While the change to the law applies to both private and listed firms, its impact would be felt most among publicly-traded companies where hundreds of thousands of local and foreign individual investors have stakes.

Delaware-based conglomerate Seaboard Corporation had in 2018 said it would still pursue the complete takeover of Unga Group despite its failure to convince enough shareholders to take up its offer of Sh40 per share.

Seaboard, working together with the family of the late Central Bank of Kenya governor Philip Ndegwa, received the support of shareholders controlling a combined stake of 69.9 percent in the company. This fell short of its own target of 75 percent and the then higher threshold of 90 percent required to forcibly acquire dissenting minority investors.

The legal changes would have made it easier for Seaboard to achieve its ambition of taking Unga private with the help of the Ndegwas who hold a 50.93 percent equity in the miller.

The lower threshold could also motivate Express Kenya’s chief executive Hector Diniz to make a fresh bid to buy out minority investors and take the logistics firm private. Mr Diniz made an offer of Sh5.50 per share to buy out small shareholders last year when he held a 61.6 percent equity in the company.
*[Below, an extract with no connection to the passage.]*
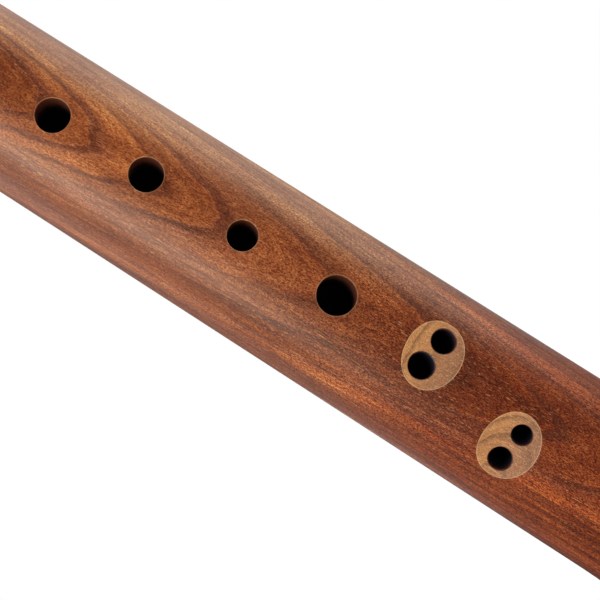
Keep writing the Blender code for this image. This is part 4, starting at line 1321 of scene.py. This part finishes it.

He received acceptances that would have raised his ownership to 71.4 percent, falling short of his minimum 75 percent target. He cancelled the takeover bid but recently raised his stake to 71.8 percent after converting Sh80 million worth of loans he had provided to the company into shares.

Following the debt-to-equity deal, he announced that he would not make a fresh bid to buy out minority shareholders. That was before the threshold for squeezing out small investors was lowered to 50 percent.